A l’heure actuelle, ce sont encore les collectivités publiques qui sont propriétaires des stades qu’elles louent aux clubs. À Neuchâtel, la ville a reçu les installations sportives et civiles en échange de la cession des terrains.
swissinfo, Mathias Froidevaux
Le nouveau stade de la Maladière à Neuchâtel sera inauguré le 18 février (match Xamax – La Chaux-de-Fonds) en présence du ministre des Sports Samuel Schmid et du président de la FIFA Sepp Blatter.
Hormis son terrain synthétique homologué et ses 12’000 places assises numérotées, la nouvelle enceinte de la Maladière est doté de capteurs solaires sur le toit et de caméras de sécurité. Huit buvettes et dix loges VIP ont aussi été prévues.

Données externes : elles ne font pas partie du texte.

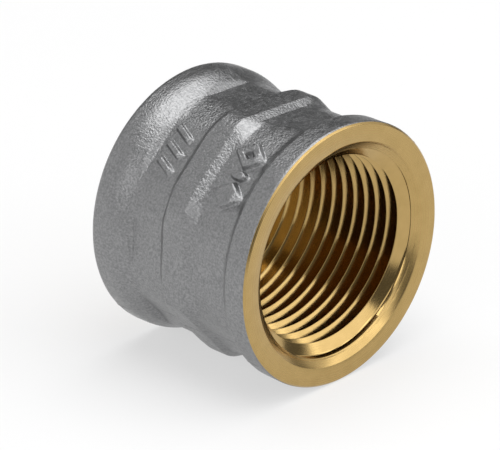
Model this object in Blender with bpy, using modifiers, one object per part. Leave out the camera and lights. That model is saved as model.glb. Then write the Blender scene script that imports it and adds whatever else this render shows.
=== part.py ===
"""Straight G 3/4 pipe coupling, threaded right through, lying on its side.

A hot-forged brass body carries the female thread, and a thin nickel skin covers its as-forged
outside. The machined end faces, end rims, mouths and thread are bare brass.

Metres, +Z up. The bore runs along +X, the front end faces +X, and the origin lies on the
surface that the coupling rests on, under its middle.
"""

import math

import bmesh
import bpy

MM = 0.001

# Thread: G 3/4, ISO 228-1, 55 degree flanks, right-handed.
THREAD_PITCH = 25.4 / 14 * MM
THREAD_MAJOR_R = 26.441 / 2 * MM
THREAD_MINOR_R = 24.117 / 2 * MM
FLANK_ANGLE = math.radians(27.5)
ROOT_FLAT = 0.30 * MM
GROOVE_OVERCUT = 0.10 * MM

# Whole body.
LENGTH = 26.4 * MM
COLLAR_R = 16.8 * MM
FACE_R = 16.5 * MM
RIM_LENGTH = 0.6 * MM
EDGE_BEVEL = 0.3 * MM
MOUTH_R = 14.3 * MM

# Forged outside, as distances from the middle of the length along the bore.
SKIN_R = 16.74 * MM
NECK_R = 15.66 * MM
FRONT_COLLAR_EDGE = 10.0 * MM
FRONT_NECK_FRONT = 9.0 * MM
BAND_CONE_FRONT = 3.2 * MM
BAND_FRONT = 1.6 * MM
BAND_REAR = -1.1 * MM
REAR_NECK_FRONT = -2.1 * MM
REAR_CONE_FRONT = -7.1 * MM
REAR_COLLAR_EDGE = -9.8 * MM

# Wrench band: eight flats, 31.4 mm across.
BAND_CORNER_R = 16.7 * MM
FLAT_APOTHEM = 15.7 * MM
FLAT_COUNT = 8
FIRST_CORNER = math.radians(19.4)

# Skin.
SKIN_THICKNESS = 0.25 * MM
SKIN_GAP = 0.08 * MM

# Facets. A flat facet of the collars lies on the ground.
SEGMENTS = 40
HALF_SEGMENT = math.pi / SEGMENTS
AXIS_HEIGHT = COLLAR_R * math.cos(HALF_SEGMENT)
MERGE_DISTANCE = 0.001 * MM
SHARP_ANGLE = math.radians(20)

BRASS = {"colour": (0.60, 0.40, 0.16, 1.0), "roughness": 0.28, "metallic": 1.0}
NICKEL = {"colour": (0.30, 0.30, 0.30, 1.0), "roughness": 0.48, "metallic": 1.0}


def clear_scene():
    for obj in list(bpy.data.objects):
        bpy.data.objects.remove(obj, do_unlink=True)


def new_collection(name, hidden=False):
    collection = bpy.data.collections.new(name)
    collection.hide_render = hidden
    bpy.context.scene.collection.children.link(collection)
    return collection


def metal(name, colour, roughness, metallic):
    material = bpy.data.materials.new(name)
    material.use_nodes = True
    shader = material.node_tree.nodes["Principled BSDF"]
    shader.inputs["Base Color"].default_value = colour
    shader.inputs["Roughness"].default_value = roughness
    shader.inputs["Metallic"].default_value = metallic
    material.diffuse_color = colour
    return material


def turned(name, outline, collection, steps=SEGMENTS, turn=HALF_SEGMENT, rise=0.0, laps=1):
    """A ring swept around local Z from a closed (height, radius) outline.

    The outline runs down the outer side and back up the inner side. A rise sweeps it along a
    helix of that pitch.
    """
    mesh = bpy.data.meshes.new(name)
    corners = [
        (radius * math.cos(turn), radius * math.sin(turn), height) for height, radius in outline
    ]
    edges = [(i, (i + 1) % len(corners)) for i in range(len(corners))]
    mesh.from_pydata(corners, edges, [])
    obj = bpy.data.objects.new(name, mesh)
    collection.objects.link(obj)
    screw = obj.modifiers.new("Turn", "SCREW")
    screw.axis = "Z"
    screw.angle = 2 * math.pi
    screw.screw_offset = rise
    screw.iterations = laps
    screw.steps = steps
    screw.render_steps = steps
    screw.use_merge_vertices = rise == 0.0
    screw.merge_threshold = MERGE_DISTANCE
    return obj


def as_cutter(obj):
    obj.hide_render = True
    obj.display_type = "WIRE"
    return obj


def cut(obj, cutter):
    boolean = obj.modifiers.new(f"Cut {cutter.name}", "BOOLEAN")
    boolean.operation = "DIFFERENCE"
    boolean.solver = "EXACT"
    boolean.object = cutter


def forged_line(inset):
    """The forged outside between the end rims, from front to rear, sunk by inset."""
    line = [
        (FRONT_COLLAR_EDGE, SKIN_R),
        (FRONT_NECK_FRONT, NECK_R),
        (BAND_CONE_FRONT, NECK_R),
        (BAND_FRONT, BAND_CORNER_R),
        (BAND_REAR, BAND_CORNER_R),
        (REAR_NECK_FRONT, NECK_R),
        (REAR_CONE_FRONT, NECK_R),
        (REAR_COLLAR_EDGE, SKIN_R),
    ]
    return [(height, radius - inset) for height, radius in line]


def body_outline():
    """The whole section of the body, with the bore at the thread's minor radius."""
    end = LENGTH / 2
    rim = end - RIM_LENGTH
    inset = SKIN_THICKNESS + SKIN_GAP
    chamfer = MOUTH_R - THREAD_MINOR_R
    front = [(end, FACE_R), (end - EDGE_BEVEL, COLLAR_R), (rim, COLLAR_R), (rim, SKIN_R - inset)]
    rear = [(-height, radius) for height, radius in reversed(front)]
    bore = [(-end, MOUTH_R), (chamfer - end, THREAD_MINOR_R)]
    mouth = [(-height, radius) for height, radius in reversed(bore)]
    return front + forged_line(inset) + rear + bore + mouth


def sleeve_outline(inset, end, inner_r):
    """A plain sleeve whose outer side is the forged outside, sunk by inset."""
    outer = [(end, SKIN_R - inset)] + forged_line(inset) + [(-end, SKIN_R - inset)]
    return outer + [(-end, inner_r), (end, inner_r)]


def flats_cutter(name, inset, collection):
    """An eight-sided tube around the band, whose inner faces leave the wrench flats."""
    to_corner = 1 / math.cos(math.pi / FLAT_COUNT)
    inner_r = (FLAT_APOTHEM - inset) * to_corner
    outer_r = 2 * COLLAR_R
    front = (FRONT_NECK_FRONT + BAND_CONE_FRONT) / 2
    rear = (REAR_NECK_FRONT + REAR_CONE_FRONT) / 2
    outline = [(front, outer_r), (rear, outer_r), (rear, inner_r), (front, inner_r)]
    return as_cutter(turned(name, outline, collection, steps=FLAT_COUNT, turn=FIRST_CORNER))


def groove_cutter(collection):
    """One right-hand thread groove, longer than the body, with its two ends closed."""
    depth = THREAD_MAJOR_R - THREAD_MINOR_R + GROOVE_OVERCUT
    inner_r = THREAD_MAJOR_R - depth
    half_root = ROOT_FLAT / 2
    half_mouth = half_root + depth * math.tan(FLANK_ANGLE)
    laps = math.ceil(LENGTH / THREAD_PITCH) + 3
    start = -laps * THREAD_PITCH / 2
    outline = [
        (start + half_root, THREAD_MAJOR_R),
        (start - half_root, THREAD_MAJOR_R),
        (start - half_mouth, inner_r),
        (start + half_mouth, inner_r),
    ]
    sweep = turned("groove_sweep", outline, collection, rise=THREAD_PITCH, laps=laps)
    graph = bpy.context.evaluated_depsgraph_get()
    mesh = bpy.data.meshes.new_from_object(sweep.evaluated_get(graph))
    close_ends(mesh)
    bpy.data.objects.remove(sweep, do_unlink=True)
    groove = bpy.data.objects.new("thread_groove", mesh)
    collection.objects.link(groove)
    return as_cutter(groove)


def close_ends(mesh):
    edit = bmesh.new()
    edit.from_mesh(mesh)
    bmesh.ops.holes_fill(edit, edges=[edge for edge in edit.edges if edge.is_boundary])
    bmesh.ops.recalc_face_normals(edit, faces=edit.faces)
    edit.to_mesh(mesh)
    edit.free()


def lay_down(objects, collection):
    """Lays the upright pieces on their side, with local Z along +X."""
    stand = bpy.data.objects.new("coupling_frame", None)
    stand.empty_display_size = LENGTH
    stand.location = (0.0, 0.0, AXIS_HEIGHT)
    stand.rotation_euler = (0.0, math.pi / 2, 0.0)
    collection.objects.link(stand)
    for obj in objects:
        obj.parent = stand


def finish(obj, material):
    """Applies the modifiers, and shades the piece smooth except at its sharp edges."""
    weld = obj.modifiers.new("Weld", "WELD")
    weld.merge_threshold = MERGE_DISTANCE
    graph = bpy.context.evaluated_depsgraph_get()
    mesh = bpy.data.meshes.new_from_object(obj.evaluated_get(graph))
    obj.modifiers.clear()
    obj.data = mesh
    mesh.shade_smooth()
    mesh.set_sharp_from_angle(angle=SHARP_ANGLE)
    mesh.materials.clear()
    mesh.materials.append(material)


def build():
    clear_scene()
    parts = new_collection("pipe_coupling")
    cutters = new_collection("cutters", hidden=True)

    seat_inset = SKIN_THICKNESS + SKIN_GAP
    body = turned("brass_body", body_outline(), parts)
    body_flats = flats_cutter("body_flats", seat_inset, cutters)
    groove = groove_cutter(cutters)
    cut(body, body_flats)
    cut(body, groove)
    finish(body, metal("brass", **BRASS))

    skin_end = LENGTH / 2 - RIM_LENGTH - SKIN_GAP
    skin = turned("nickel_plating", sleeve_outline(0.0, skin_end, THREAD_MAJOR_R), parts)
    skin_flats = flats_cutter("skin_flats", 0.0, cutters)
    core = turned("skin_core", sleeve_outline(SKIN_THICKNESS, LENGTH, THREAD_MINOR_R), cutters)
    core_flats = flats_cutter("core_flats", SKIN_THICKNESS, cutters)
    cut(core, core_flats)
    cut(skin, skin_flats)
    cut(skin, as_cutter(core))
    finish(skin, metal("nickel", **NICKEL))

    lay_down([body, skin, body_flats, groove, core, skin_flats, core_flats], parts)


build()
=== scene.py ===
"""Looks of the pipe coupling: a grained nickel shell around a machined brass core.

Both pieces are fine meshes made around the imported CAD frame. The bore runs along +X and the
front mouth faces +X. An angle around the bore, called turn, is counted from -Y toward +Z.
"""

import math

import bmesh
import bpy
import numpy as np
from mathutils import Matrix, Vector


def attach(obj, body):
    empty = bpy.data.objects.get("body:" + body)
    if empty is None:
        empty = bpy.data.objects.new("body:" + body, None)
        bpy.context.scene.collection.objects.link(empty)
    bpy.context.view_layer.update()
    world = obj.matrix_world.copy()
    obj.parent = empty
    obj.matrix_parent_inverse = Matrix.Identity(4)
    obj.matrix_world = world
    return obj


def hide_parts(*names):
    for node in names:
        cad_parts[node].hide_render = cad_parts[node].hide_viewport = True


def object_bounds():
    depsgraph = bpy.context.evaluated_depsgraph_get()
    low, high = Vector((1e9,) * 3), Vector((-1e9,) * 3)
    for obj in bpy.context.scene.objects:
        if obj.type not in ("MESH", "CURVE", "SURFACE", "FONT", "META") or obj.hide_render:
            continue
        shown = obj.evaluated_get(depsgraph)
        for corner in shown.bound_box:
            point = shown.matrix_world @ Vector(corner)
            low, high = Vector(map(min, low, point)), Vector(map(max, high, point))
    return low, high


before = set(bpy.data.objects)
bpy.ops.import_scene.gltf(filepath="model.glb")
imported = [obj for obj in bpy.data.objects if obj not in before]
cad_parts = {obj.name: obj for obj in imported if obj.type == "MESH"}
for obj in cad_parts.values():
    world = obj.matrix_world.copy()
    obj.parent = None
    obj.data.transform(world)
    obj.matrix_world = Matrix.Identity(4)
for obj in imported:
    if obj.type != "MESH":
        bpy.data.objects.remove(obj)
cad_low, cad_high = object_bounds()

MM = 0.001
SEED = 34

# Thread: G 3/4, ISO 228-1, right-handed. It is cut a little fuller than the standard profile,
# with a deeper root and a crest nearer the axis, which makes the crests thin.
PITCH = 25.4 / 14 * MM
MAJOR_R = 26.441 / 2 * MM
MINOR_R = 24.117 / 2 * MM
SHARP_HEIGHT = 0.960491 * PITCH
SHARP_ROOT_R = MAJOR_R + SHARP_HEIGHT / 6
FLANK_ANGLE = math.radians(27.5)
ROOT_FILLET = 0.137329 * PITCH
ROOT_EXTRA_CUT = 0.10 * MM
CREST_FILLET = 0.06 * MM
CREST_R = MINOR_R - 0.12 * MM

# The body, and the hidden wall where the core meets the shell.
HALF_LENGTH = (cad_high[0] - cad_low[0]) / 2
AXIS_Z = (cad_high[2] + cad_low[2]) / 2
CORE_R = 14.75 * MM
HIDDEN_HALF_LENGTH = 12.7 * MM
SHELL_INNER_R = 14.80 * MM

# Forged outside, front to rear: distance from mid length, radius, fillet.
COLLAR_R = 16.74 * MM
NECK_R = 15.65 * MM
BAND_R = 16.70 * MM
FORGED_LINE = [
    (12.99 * MM, 16.72 * MM, 0.0),
    (12.80 * MM, 16.81 * MM, 0.3 * MM),
    (9.95 * MM, 16.72 * MM, 0.6 * MM),
    (8.90 * MM, NECK_R, 1.6 * MM),
    (3.30 * MM, NECK_R, 1.2 * MM),
    (1.62 * MM, BAND_R, 0.9 * MM),
    (-1.10 * MM, BAND_R, 0.4 * MM),
    (-2.08 * MM, NECK_R, 0.8 * MM),
    (-7.10 * MM, NECK_R, 5.0 * MM),
    (-9.90 * MM, COLLAR_R, 5.0 * MM),
    (-12.45 * MM, COLLAR_R, 1.0 * MM),
    (-13.18 * MM, 15.95 * MM, 0.0),
]
FLAT_COUNT = 8
FIRST_CORNER = math.radians(25.6)
FLAT_APOTHEM = 15.70 * MM
FLAT_BLEND = 0.25 * MM
NECK_APOTHEM = 15.20 * MM
NO_FLAT = 17.6 * MM

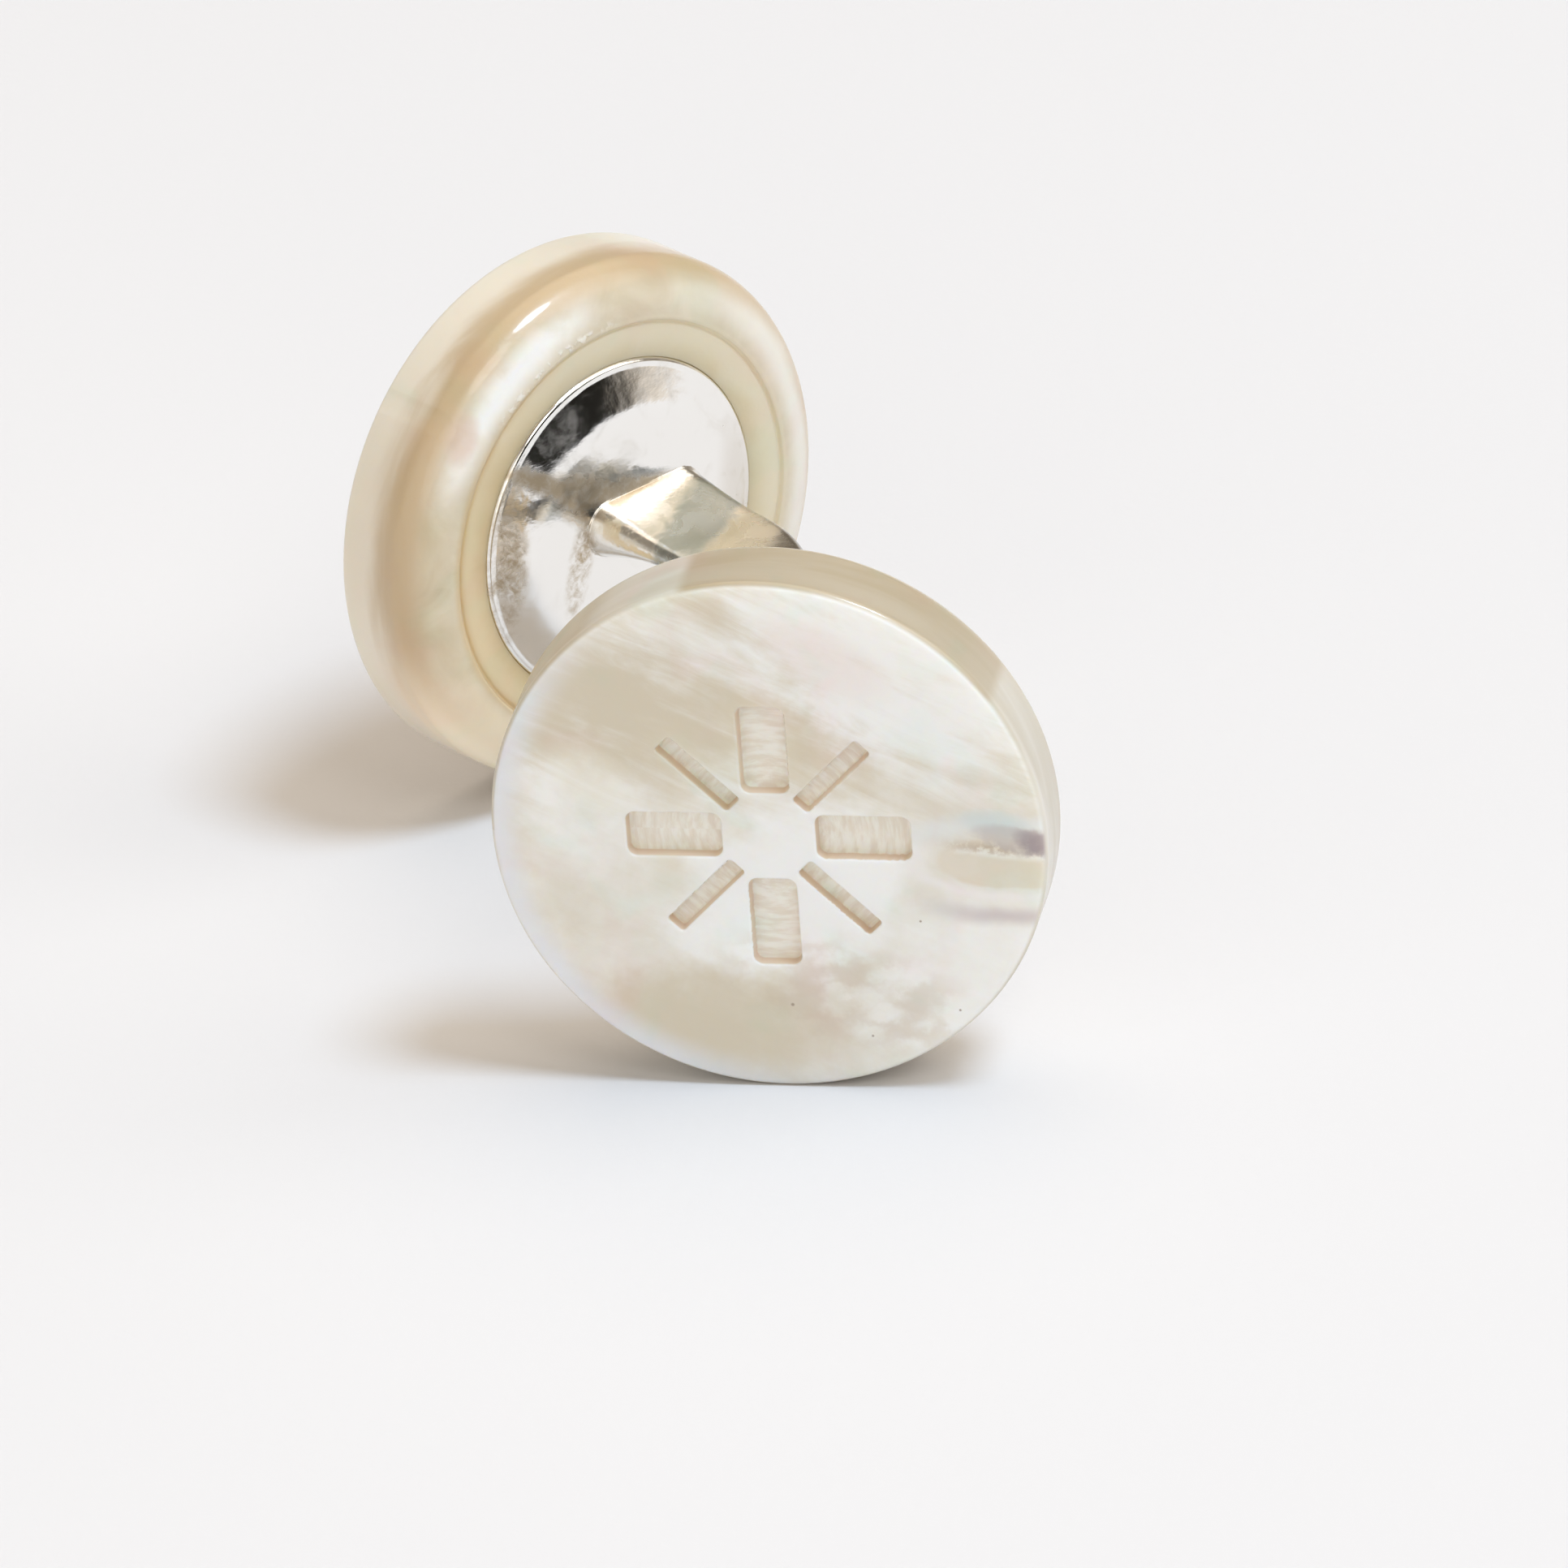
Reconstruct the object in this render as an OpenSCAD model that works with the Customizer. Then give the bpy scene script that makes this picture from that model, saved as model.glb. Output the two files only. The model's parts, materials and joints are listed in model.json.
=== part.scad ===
// Double-sided cufflink, resting on the rims of its two discs.
// +Z is up and the floor is Z = 0. The discs face -Y (front) and +Y (back), both turned a little
// towards -X, and the bar that joins them bulges towards +X. The origin is the centre of the
// footprint. Each disc and plate is drawn round its own axis first, with height measured outward
// from the crest of the disc's back.

/* [Discs] */
// Diameter of each disc
disc_d = 16; // [14:0.5:20]
// Thickness of each disc, from the crest of its back to its face
disc_t = 3.3; // [2.6:0.05:4.5]
// Radius of the rounded edge between the face and the side wall
edge_r = 0.2; // [0.1:0.05:0.6]
// How far the rounded shoulder reaches up the side wall
shoulder_h = 0.2; // [0.16:0.02:0.8]
// Radial width of the rounded shoulder
shoulder_w = 1.7; // [1.2:0.1:1.8]
// Angle between each disc's axis and the line that joins the discs
lean = 26; // [20:0.5:30]
// Distance between the crests of the two backs, measured at the disc axes
grip = 17.75; // [17:0.05:22]

/* [Collar round the plate] */
// Width of the smooth ring of pearl between the plate and the crest
collar_w = 1.15; // [0.8:0.05:1.3]
// How far the collar drops from the crest to the plate
collar_drop = 0.28; // [0.1:0.02:0.4]
// Depth of the fine turned line between the collar and the crest
line_depth = 0.08; // [0.04:0.01:0.15]
// Width of that line
line_w = 0.16; // [0.1:0.02:0.2]

/* [Plates] */
// Thickness of the plate's straight rim, most of it set in the pearl
plate_rim = 0.2; // [0.15:0.05:0.8]
// Radius of the plate's rolled edge
plate_edge = 0.33; // [0.2:0.01:0.4]
// Radius of the sphere that the plate's polished side is domed to
plate_dome = 36; // [30:1:80]
// Gap between the plate and the pearl
seat_gap = 0.05; // [0.02:0.01:0.1]

/* [Bar] */
// Width of the bar between its bends
bar_w = 3.6; // [3:0.1:4.5]
// Thickness of the bar between its bends
bar_t = 0.7; // [0.6:0.1:1.8]
// Width of the bar where it is soldered to a plate
foot_w = 4; // [3.5:0.1:5]
// Thickness of the bar where it is soldered to a plate
foot_t = 0.9; // [0.7:0.1:2]
// How far the middle of the bar stands out from the line between the plates
bar_bulge = 2.3; // [2:0.1:3.2]
// How far each foot is set off its plate's centre, towards the bulge
foot_offset = 0.5; // [0.3:0.05:1]
// Distance of each bend from the middle of the bar
bend_y = 5.6; // [5.2:0.1:6]
// Radius of each bend, along the bar's middle line
bend_r = 3; // [2.5:0.1:4]
// How far the bar lies above the middle of the discs
bar_lift = 0.4; // [0:0.05:0.5]

/* [Engraving] */
// Number of wide rays cut in the front face, with a narrow ray between each two
ray_pairs = 4; // [3:1:5]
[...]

Le nouveau complexe – pour lequel le groupe Coop et l’entreprise générale Hauser Rutishauser Suter (HRS) ont investi 230 millions de francs – compte six salles de sport au deuxième étage, un centre commercial (plusieurs enseignes), un parking de 930 place et ….une caserne de pompiers.
Un monte-charge a été installé afin d’acheminer le matériel nécessaire à la tenue de concert dans le stade qui pourra accueillir jusqu’à 19’000 fans de musique. Le concert inaugural prévu le 23 juin est celui du chanteur français Patrick Bruel.
Mis à part La Maladière et les quatre stades qui accueilleront les matches de l’Eurofoot l’an prochain (le Stade de Suisse à Berne, le Parc Saint-Jacques à Bâle, le Letzigrund à Zurich et le Stade de Genève), plusieurs enceintes footballistiques sont en cours de réalisation, au stade du projet ou de l’étude en Suisse.
Ainsi, la future AFG Arena verra le jour en 2008 à Saint-Gall.
La ville de Bienne a lancé un grand projet de construction d’un stade et d’une patinoire à l’extérieure de la ville.
Lausanne planche sur le projet d’un futur «Stade du Léman» qui remplacerait le stade actuel de la Pontaise.
L’idée d’un nouveau stade à Martigny voulu par le président du FC Sion Christian Constantin est encore une abstraction.